● **Aim of the exercise**: Restate the opening lines of the material below word for word, stopping after the line that contains "# Shader expressions".

● **Information shown**:
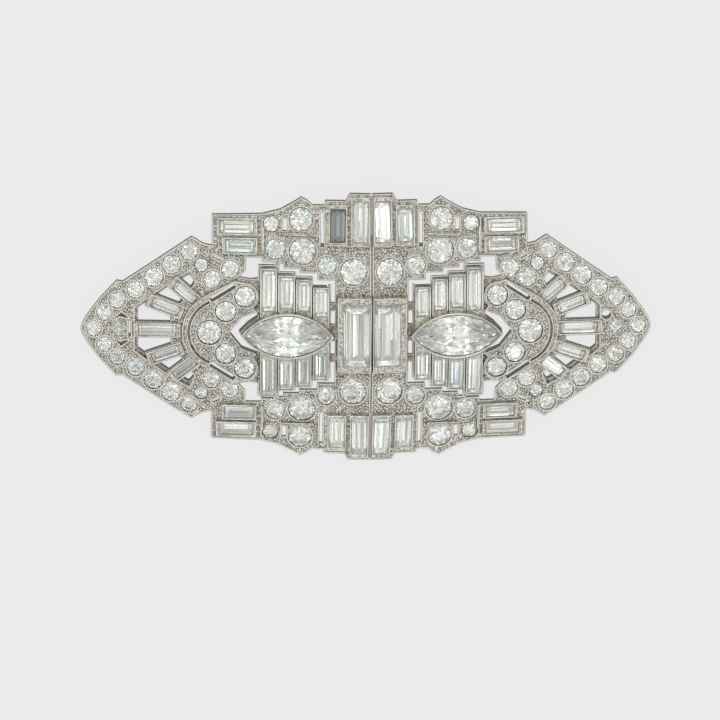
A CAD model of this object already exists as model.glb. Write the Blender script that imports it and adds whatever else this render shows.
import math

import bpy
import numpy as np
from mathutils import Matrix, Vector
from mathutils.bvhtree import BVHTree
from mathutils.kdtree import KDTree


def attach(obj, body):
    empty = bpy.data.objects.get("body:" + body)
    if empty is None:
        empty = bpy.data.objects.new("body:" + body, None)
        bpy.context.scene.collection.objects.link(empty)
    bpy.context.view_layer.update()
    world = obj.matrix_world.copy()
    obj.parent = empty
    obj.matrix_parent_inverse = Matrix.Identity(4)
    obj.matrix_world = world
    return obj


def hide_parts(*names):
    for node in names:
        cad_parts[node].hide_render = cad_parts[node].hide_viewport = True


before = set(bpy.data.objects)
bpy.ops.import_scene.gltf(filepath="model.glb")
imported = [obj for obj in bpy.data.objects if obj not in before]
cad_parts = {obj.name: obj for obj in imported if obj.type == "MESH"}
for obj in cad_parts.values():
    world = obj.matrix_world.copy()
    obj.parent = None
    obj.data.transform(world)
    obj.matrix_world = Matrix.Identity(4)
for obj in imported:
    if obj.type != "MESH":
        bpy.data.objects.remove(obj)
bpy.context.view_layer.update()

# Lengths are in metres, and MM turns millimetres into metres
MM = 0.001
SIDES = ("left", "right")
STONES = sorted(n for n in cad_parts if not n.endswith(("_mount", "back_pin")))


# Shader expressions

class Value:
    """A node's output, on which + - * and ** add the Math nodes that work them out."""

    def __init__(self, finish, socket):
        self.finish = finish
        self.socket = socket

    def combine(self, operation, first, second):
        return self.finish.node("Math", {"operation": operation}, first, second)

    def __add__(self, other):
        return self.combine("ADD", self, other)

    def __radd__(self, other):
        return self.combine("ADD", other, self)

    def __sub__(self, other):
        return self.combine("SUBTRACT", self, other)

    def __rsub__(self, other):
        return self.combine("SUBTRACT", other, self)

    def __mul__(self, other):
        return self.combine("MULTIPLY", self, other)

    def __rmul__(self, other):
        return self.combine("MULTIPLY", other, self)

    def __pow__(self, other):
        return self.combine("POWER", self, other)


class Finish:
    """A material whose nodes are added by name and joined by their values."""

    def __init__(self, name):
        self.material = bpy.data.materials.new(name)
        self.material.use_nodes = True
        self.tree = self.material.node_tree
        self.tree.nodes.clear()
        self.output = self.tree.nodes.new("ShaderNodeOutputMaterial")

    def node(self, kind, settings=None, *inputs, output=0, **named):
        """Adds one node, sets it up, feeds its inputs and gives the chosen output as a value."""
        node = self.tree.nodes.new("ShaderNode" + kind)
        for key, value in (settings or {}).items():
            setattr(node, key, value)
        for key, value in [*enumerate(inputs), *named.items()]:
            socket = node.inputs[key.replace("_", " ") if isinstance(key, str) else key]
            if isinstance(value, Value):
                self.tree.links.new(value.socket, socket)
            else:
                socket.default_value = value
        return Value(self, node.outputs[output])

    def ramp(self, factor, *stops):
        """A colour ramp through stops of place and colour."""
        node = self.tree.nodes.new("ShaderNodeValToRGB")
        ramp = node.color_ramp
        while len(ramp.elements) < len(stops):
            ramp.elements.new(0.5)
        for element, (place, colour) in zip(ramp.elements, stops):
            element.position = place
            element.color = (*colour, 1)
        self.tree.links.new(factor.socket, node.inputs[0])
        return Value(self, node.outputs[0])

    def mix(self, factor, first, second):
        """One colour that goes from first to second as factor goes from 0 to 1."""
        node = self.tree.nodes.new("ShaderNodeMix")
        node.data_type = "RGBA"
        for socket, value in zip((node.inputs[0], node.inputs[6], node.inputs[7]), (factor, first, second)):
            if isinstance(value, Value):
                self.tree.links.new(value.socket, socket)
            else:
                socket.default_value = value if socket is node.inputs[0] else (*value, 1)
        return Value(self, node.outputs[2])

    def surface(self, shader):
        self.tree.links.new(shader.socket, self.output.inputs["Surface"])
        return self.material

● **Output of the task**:
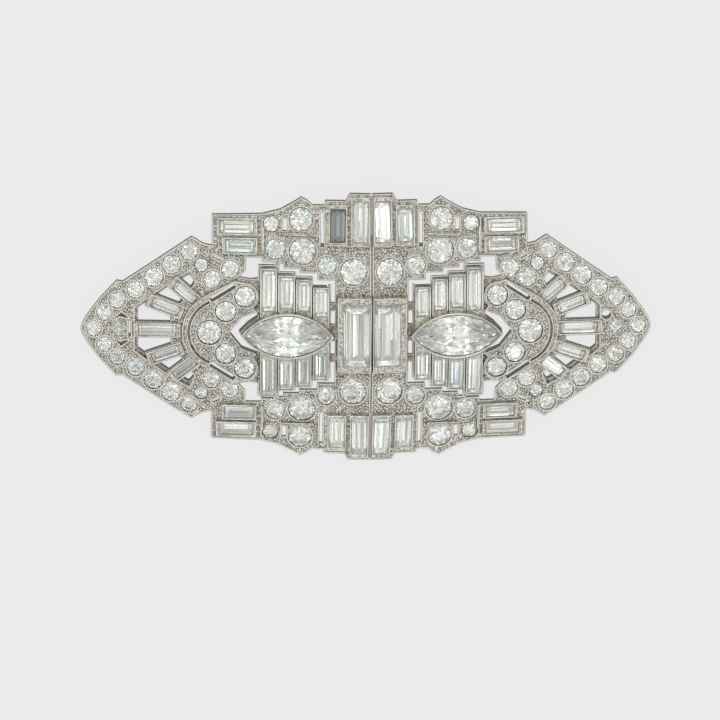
A CAD model of this object already exists as model.glb. Write the Blender script that imports it and adds whatever else this render shows.
import math

import bpy
import numpy as np
from mathutils import Matrix, Vector
from mathutils.bvhtree import BVHTree
from mathutils.kdtree import KDTree


def attach(obj, body):
    empty = bpy.data.objects.get("body:" + body)
    if empty is None:
        empty = bpy.data.objects.new("body:" + body, None)
        bpy.context.scene.collection.objects.link(empty)
    bpy.context.view_layer.update()
    world = obj.matrix_world.copy()
    obj.parent = empty
    obj.matrix_parent_inverse = Matrix.Identity(4)
    obj.matrix_world = world
    return obj


def hide_parts(*names):
    for node in names:
        cad_parts[node].hide_render = cad_parts[node].hide_viewport = True


before = set(bpy.data.objects)
bpy.ops.import_scene.gltf(filepath="model.glb")
imported = [obj for obj in bpy.data.objects if obj not in before]
cad_parts = {obj.name: obj for obj in imported if obj.type == "MESH"}
for obj in cad_parts.values():
    world = obj.matrix_world.copy()
    obj.parent = None
    obj.data.transform(world)
    obj.matrix_world = Matrix.Identity(4)
for obj in imported:
    if obj.type != "MESH":
        bpy.data.objects.remove(obj)
bpy.context.view_layer.update()

# Lengths are in metres, and MM turns millimetres into metres
MM = 0.001
SIDES = ("left", "right")
STONES = sorted(n for n in cad_parts if not n.endswith(("_mount", "back_pin")))


# Shader expressions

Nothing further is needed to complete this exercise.